Letting the light into our lives

2009-04-08 00:00

There are many metaphors — climbing back up a mountain, finding a new road or reinventing our lives. Janet van Eeden found a good one: look to your wounds, that’s where the light comes in. There are many wounds: bereavement, violence, personal insults, hate speech, injustices and illness.

Creative editorial policy at its best links together on the same day features with a common topic, as it did in Van Eeden’s and Ron Nicolson’s pieces on March 20. Or perhaps it’s my own subjective thinking.

Van Eeden’s final quotation must have held particular resonance with a number of people who have suffered losses lately. Because we are all inclined to think parochially, many of us can relate her experiences to our own experiences and those close to us; and also to those people with political connections whom we read about — the Hani family comes to mind. And of course Nelson Mandela’s family.

I know people who have coped courageously with the violent deaths of loved ones and never wasted a thought on revenge or blame. They know instinctively how to let in the light.

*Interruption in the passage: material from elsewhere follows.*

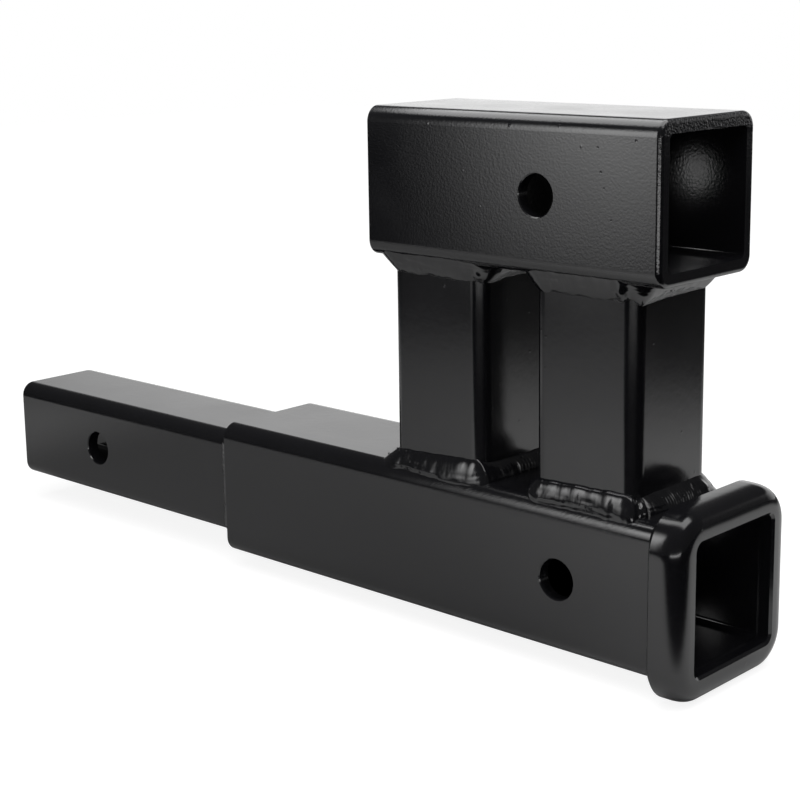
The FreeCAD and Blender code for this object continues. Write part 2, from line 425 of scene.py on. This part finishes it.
# %% [markdown]
# The skin of a bead is the superellipse plus four kinds of relief: reach and rise that wander a
# little, puddles whose crests bow along the run, flow marks that run lengthwise, and single lumps. A
# window fades the relief to nothing at the bar and at the seat, so that the bead always ends on the
# metal.

# %% Relief of a bead, in millimetres
# How far reach and rise wander, as a share of themselves, and over what length
REACH_DRIFT, REACH_DRIFT_LONG = 0.07, 4.0
RISE_DRIFT, RISE_DRIFT_LONG = 0.05, 5.0
WINDOW_POWER = 0.6
# How far a crest bows at the bar and at the seat, and how unevenly crests follow each other, in crests
PUDDLE_BOW = 1.6
PUDDLE_DRIFT, PUDDLE_DRIFT_LONG = 0.5, 6.0
# About the mean of |sin|, so that puddles don't change the bead's mean size
PUDDLE_MEAN = 0.65
# Broad and fine flow marks: the length of a mark, and how many lie across the section
FLOW_LONG, FLOW_ACROSS = 11.0, 6.0
FINE_SHARE, FINE_LONG, FINE_ACROSS = 0.25, 1.5, 9


def bead_radius(bead, length, share, total):
    """Distance from the root of the joint to the bead's skin, at a length and a share."""
    reach, rise, power, ripple = between_stations(bead["stations"], length, total)
    seed = bead["seed"]
    reach *= 1 + REACH_DRIFT * noise.noise(Vector((length / REACH_DRIFT_LONG, seed, 0)))
    rise *= 1 + RISE_DRIFT * noise.noise(Vector((length / RISE_DRIFT_LONG, seed, 9)))
    angle = share * math.pi / 2
    across, upwards = max(math.sin(angle), 0) / reach, max(math.cos(angle), 0) / rise
    radius = (across ** power + upwards ** power) ** (-1 / power)
    window = math.sin(math.pi * min(max(share, 0), 1)) ** WINDOW_POWER
    bow = PUDDLE_BOW * (2 * share - 1) ** 2
    drift = PUDDLE_DRIFT * noise.noise(Vector((length / PUDDLE_DRIFT_LONG, seed, 7)))
    crest = abs(math.sin(math.pi * ((length + bow) / bead["pitch"] + drift)))
    radius += window * ripple * (crest - PUDDLE_MEAN)
    broad = noise.noise(Vector((length / FLOW_LONG, share * FLOW_ACROSS, seed + 1)))
    fine = noise.noise(Vector((length / FINE_LONG, share * FINE_ACROSS, seed)))
    radius += window * bead["flow"] * (broad + FINE_SHARE * fine)
    for place, height_share, long, wide, height in bead["lumps"]:
        apart = abs(length - place)
        apart = min(apart, total - apart)
        beside = (share - height_share) * radius * math.pi / 2
        radius += height * math.exp(-(apart / long) ** 2 - (beside / wide) ** 2)
    return radius


# %% [markdown]
# A bead becomes a mesh by joining its sections, one every 0.3 mm, into a closed ring. The same
# joining serves the collar later. The mesh stays below 30,000 faces, and the step is still finer than
# a puddle.

# %% Lay one bead
BEAD_STEP = 0.30
BEAD_ROWS, HIDDEN_ROWS = 18, 3
# How deep the hidden rows lie in the metal
SUNK = 0.5


def join_sections(count, rows):
    """Faces that join closed sections of as many points each into a closed ring."""
    faces = []
    for step in range(count):
        start, following = step * rows, (step + 1) % count * rows
        for row in range(rows):
            after = (row + 1) % rows
            faces.append((start + row, start + after, following + after, following + row))
    return faces


def lay_bead(bead):
    """Vertices and faces of one bead: a closed ring of closed sections."""
    half, corner = bead["half"], bead["corner"]
    total = 8 * (half - corner) + 2 * math.pi * corner
    steps = int(total / BEAD_STEP)
    vertices = []
    for step in range(steps):
        length = step * total / steps
        point, normal = outline(half, corner, length)
        section = []
        for row in range(BEAD_ROWS):
            share = row / (BEAD_ROWS - 1)
            radius = bead_radius(bead, length, share, total)
            angle = share * math.pi / 2
            section.append((radius * math.sin(angle), radius * math.cos(angle)))
        top, toe = section[0][1], section[-1][0]
        section[0], section[-1] = (0.0, top), (toe, 0.0)
        section += [(toe - SUNK, -SUNK), (-SUNK, -SUNK), (-SUNK, top - SUNK)]
        vertices += [bead["place"](point + out * normal, high) for out, high in section]
    return vertices, join_sections(steps, BEAD_ROWS + HIDDEN_ROWS)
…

Not so for others, featured often in the papers, who voice satisfaction, even glee, when justice has been meted out; and vengeful wrath when, from their perspective, it has not (although of course fraud and corruption convictions should always be cause for glee, although perhaps not for politicians).

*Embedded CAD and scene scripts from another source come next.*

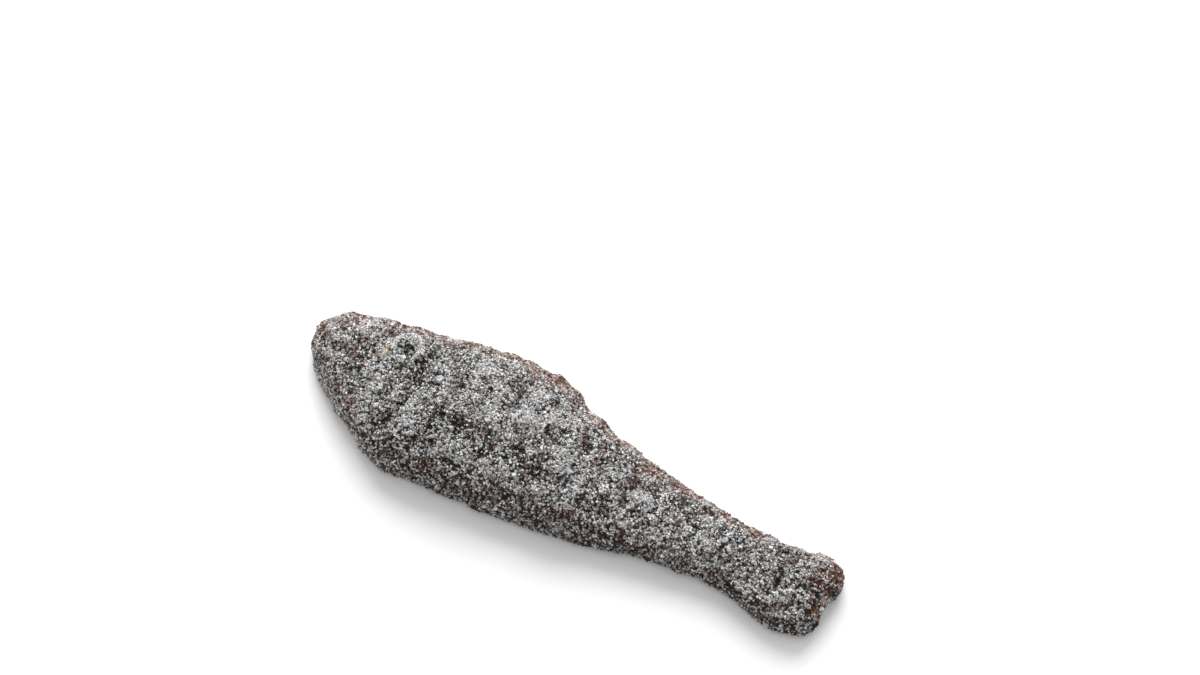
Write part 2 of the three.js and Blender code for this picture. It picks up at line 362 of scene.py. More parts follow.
ClumpSettings = crystal_settings(
    "PowderClumpSettings",
    size=(0.2 * MM, 0.48 * MM),
    dark=(0.22, 0.219, 0.218),
    light=(0.52, 0.523, 0.523),
    rough=0.8,
    soak=0.3,
    sunk=0.42,
    gloss=0.15,
)
AmberSettings = crystal_settings(
    "AmberCrystalSettings",
    size=(0.14 * MM, 0.24 * MM),
    dark=(0.36, 0.2, 0.09),
    light=(0.72, 0.52, 0.3),
    rough=0.25,
    soak=0.0,
    sunk=0.1,
)
FINE_KINDS = ("smoky", "grey", "pale", "white")
KINDS = {
    "smoky": SmokySettings,
    "grey": GreySettings,
    "pale": PaleSettings,
    "white": WhiteSettings,
    "dust": DustSettings,
    "coarse": CoarseSettings,
    "clump": ClumpSettings,
    "amber": AmberSettings,
}


class StudioSettings(bpy.types.PropertyGroup):
    aim: bpy.props.FloatVectorProperty(
        name="Aim",
        description="Point of the floor in the middle of the picture",
        subtype="TRANSLATION",
        default=(-5.4 * MM, 17.9 * MM, 0.0),
    )
    distance: length("Distance", "From the camera to the point it is aimed at", 397.3 * MM)
    azimuth: angle("Azimuth", "Turn of the camera round the sweet, from a look along +Y towards +X", 29.24)
    elevation: angle("Elevation", "How steeply the camera looks down", 62.86)
    lens: bpy.props.FloatProperty(
        name="Focal length",
        description="Of the lens, in millimetres on a 36 mm sensor",
        default=100.0,
        unit="CAMERA",
    )
    key: bpy.props.FloatProperty(
        name="Key light", description="Power of the soft lamp behind the sweet", default=6.2, subtype="POWER"
    )
    key_size: length("Key light's size", "Width of the round lamp", 0.6)
    key_distance: length("Key light's distance", "From the lamp to the sweet", 0.6)
    key_azimuth: angle(
        "Key light's azimuth", "Turn of the lamp round the sweet, measured as the camera's", 208.0
    )
    key_elevation: angle("Key light's elevation", "How steeply the lamp shines down", 31.5)
    fill: bpy.props.FloatProperty(
        name="Fill light", description="Brightness of the white room all round", default=0.73
    )
    floor_width: length("Floor", "Width of the square floor", 3.0)
    paper: colour("Paper", "Colour of the floor's white paper", (0.9, 0.9, 0.9))


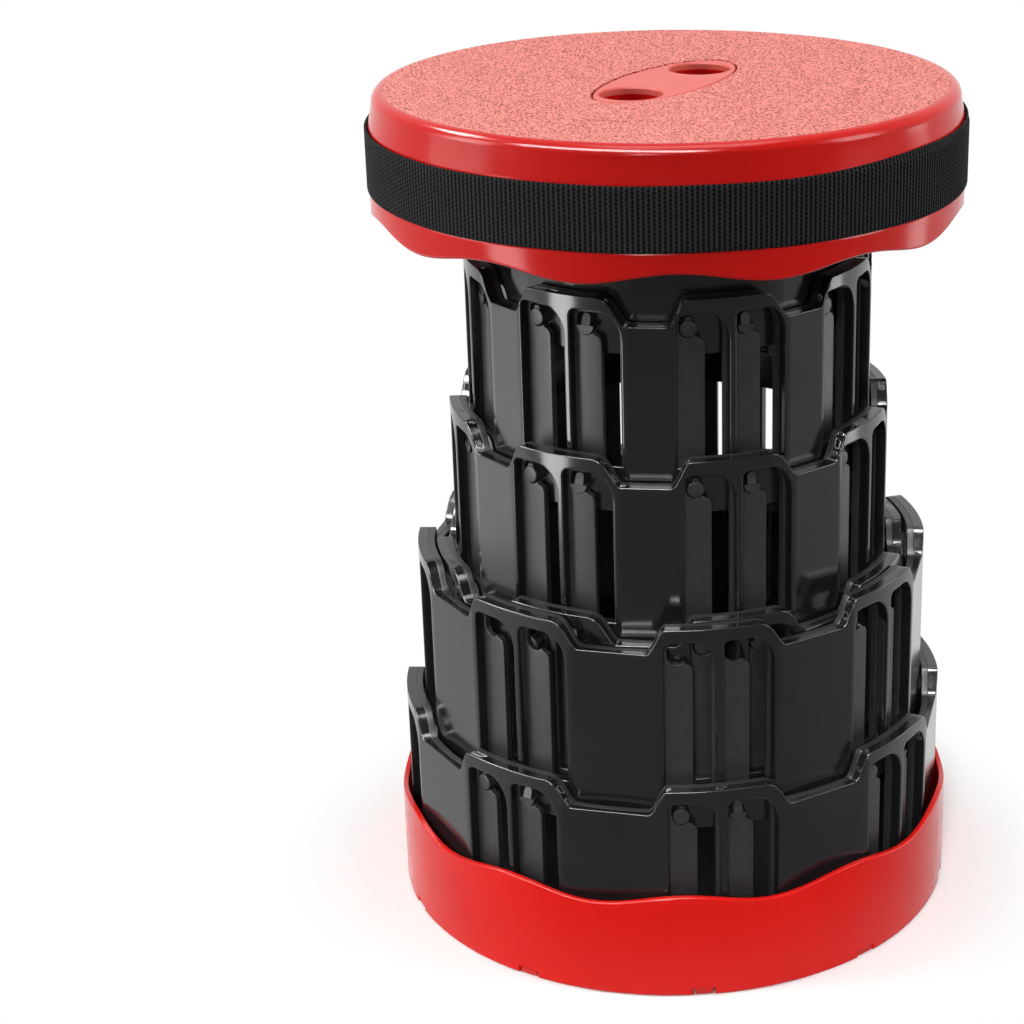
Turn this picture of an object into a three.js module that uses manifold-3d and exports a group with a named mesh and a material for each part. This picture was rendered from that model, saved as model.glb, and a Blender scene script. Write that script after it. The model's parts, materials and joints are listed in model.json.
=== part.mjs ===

As has Van Eeden, I have had the privilege of watching over three of my children who came home to be cared for until they could resume normal life. Those three separate episodes, those times of cherishing them in their temporary dependence, were some of the most precious of my memories (although, back then I was probably a lot more sanguine in my dealings with them than I am in my old age. Someone once told me, I hope with a touch of envy, that my children were raised with healthy neglect. At least she said they were raised and not dragged up).

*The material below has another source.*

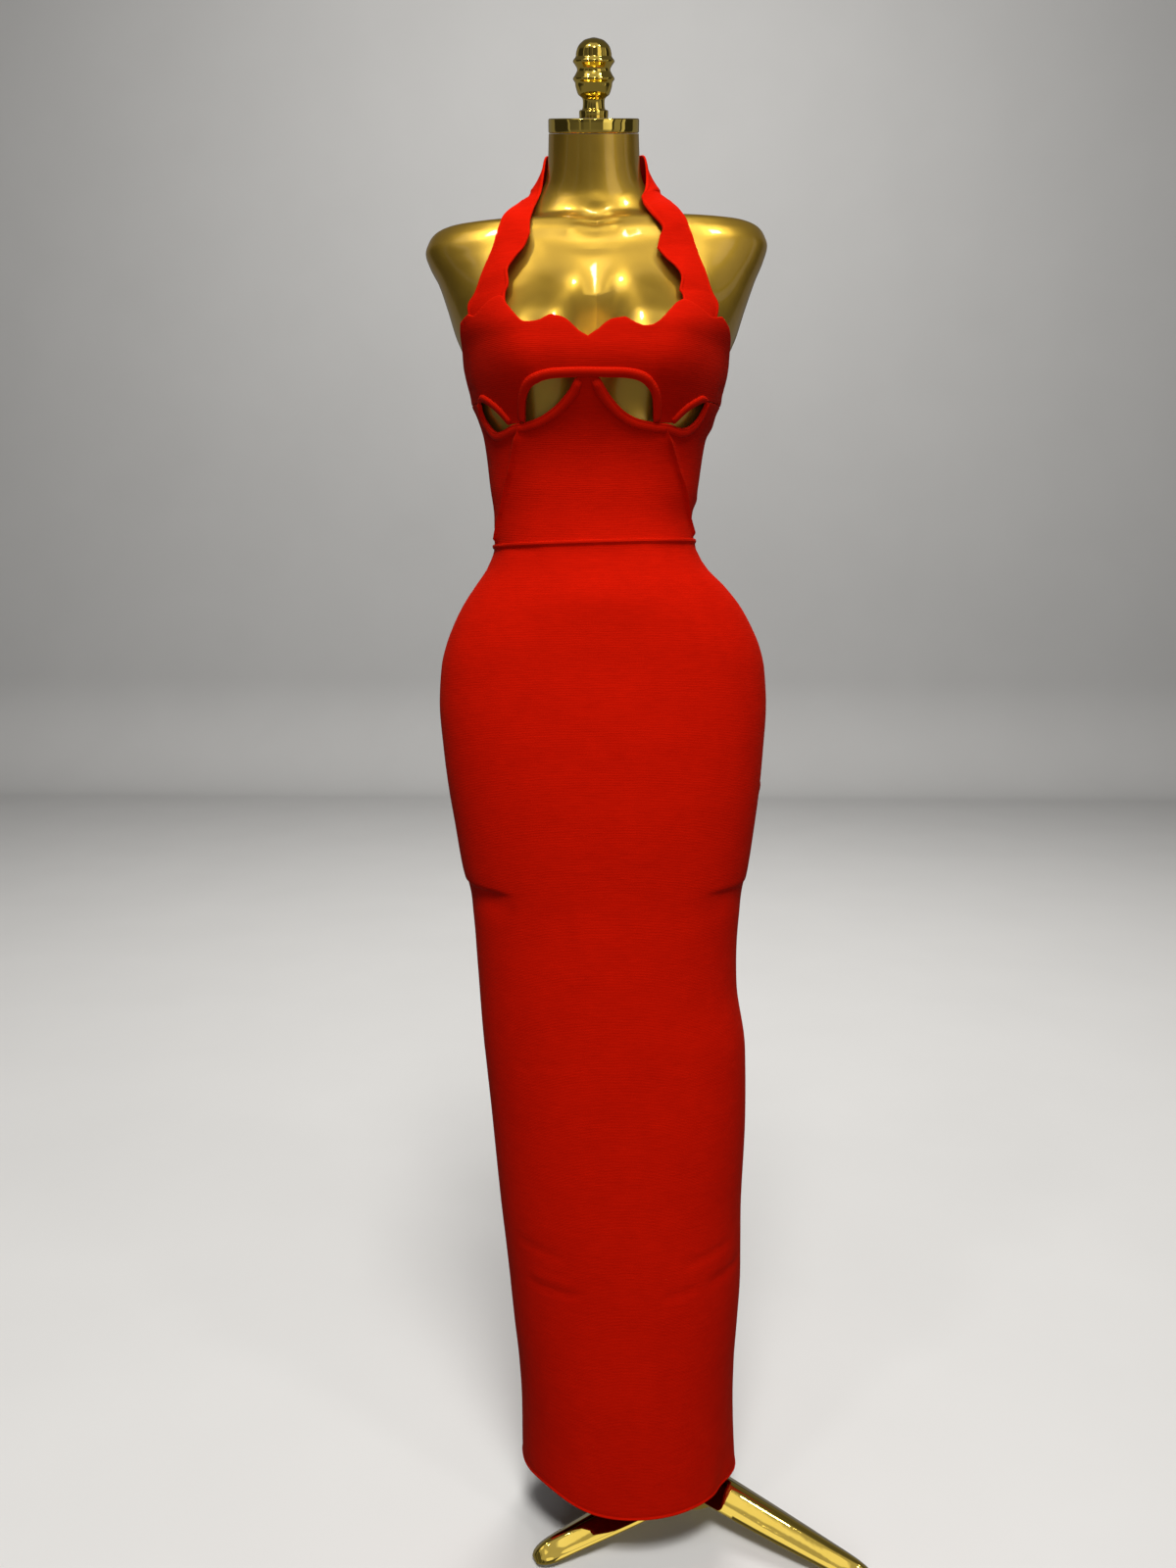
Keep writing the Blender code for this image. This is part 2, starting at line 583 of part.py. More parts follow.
def inside_outline(outline, x, y):
    """Whether a place lies inside a closed outline."""
    inside = False
    for index, (x_1, y_1) in enumerate(outline):
        x_2, y_2 = outline[index - 1]
        if (y_1 > y) != (y_2 > y) and x < (x_2 - x_1) * (y - y_1) / (y_2 - y_1) + x_1:
            inside = not inside
    return inside


def nearest_edge(outline, x, y):
    """Distance from a place to a closed outline."""
    nearest = math.inf
    for index, (x_1, y_1) in enumerate(outline):
        x_2, y_2 = outline[index - 1]
        length_2 = (x_2 - x_1) ** 2 + (y_2 - y_1) ** 2
        share = ((x - x_1) * (x_2 - x_1) + (y - y_1) * (y_2 - y_1)) / max(length_2, 1e-12)
        share = min(max(share, 0.0), 1.0)
        away = math.hypot(x_1 + share * (x_2 - x_1) - x, y_1 + share * (y_2 - y_1) - y)
        nearest = min(nearest, away)
    return nearest


def divided(outline, step, closed=True):
    """The outline with its longer sides divided evenly."""
    result = []
    for index, start in enumerate(outline):
        if not closed and index == len(outline) - 1:
            result.append(start)
            break
        end = outline[(index + 1) % len(outline)]
        parts = max(1, math.ceil(math.hypot(end[0] - start[0], end[1] - start[1]) / step - 1e-6))
        for part in range(parts):
            share = part / parts
            result.append((start[0] + (end[0] - start[0]) * share, start[1] + (end[1] - start[1]) * share))
    return result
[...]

Some time later my second son died in a freak farm accident. All four of my children are equally important to me and the loss of any one of them would have been equally dreadful. Wounds come in different forms and with closure (if that is ever permanent) comes the light, which also comes in different forms. Does that word ubuntu summarise the letting in of the light, and radiating it outwards?

I was fortunate (hardly the right word) in that blame was never a factor in my bereavements (my husband died recently) and I cannot claim to have handled them in exemplary ways. But who of us can go through life without experiencing hardships? One only has to think of Natalie du Toit, Christopher Reeves, Van Eeden and her daughter, Jessica Foord, Madiba, the Rattrays, Sister Abigail and some who would not want to be mentioned by name.

Most of us have someone close who suffers chronic pain with incredible fortitude and with the greatest gift of all, humour. They have all climbed their mountains and found their light.

In my own district, I am inordinately proud of the people and institutions who, each in their special way (religious, secular, Buddhist, medical or good-neighbourliness), have that light in their lives that reflects outwards with immeasurable good will. Ubuntu abounds among our people (and pray god it will one day among our politicians).

Nicolson wrote of the vulnerability of memorials and monuments, and Van Eeden wrote of the creation of a garden being as laudable as a literary work.

There used to be a corner plot on Howick Road that grieving parents had turned into a garden in memory of their son. For whatever reason, that garden is no more. But it served its purpose, letting a little light into their lives — and in those who passed it by.

In the place where I am privileged to live, among splendid scenery, where music annually, for a brief few days, rocks the monumental mountains, a small stone will suffice; under a big, big sky suffused with its special lovely light.

• Phyl Palframan is a retired farmer’s wife, living on the home farm, a mother, grandmother, gardener and freelance journalist.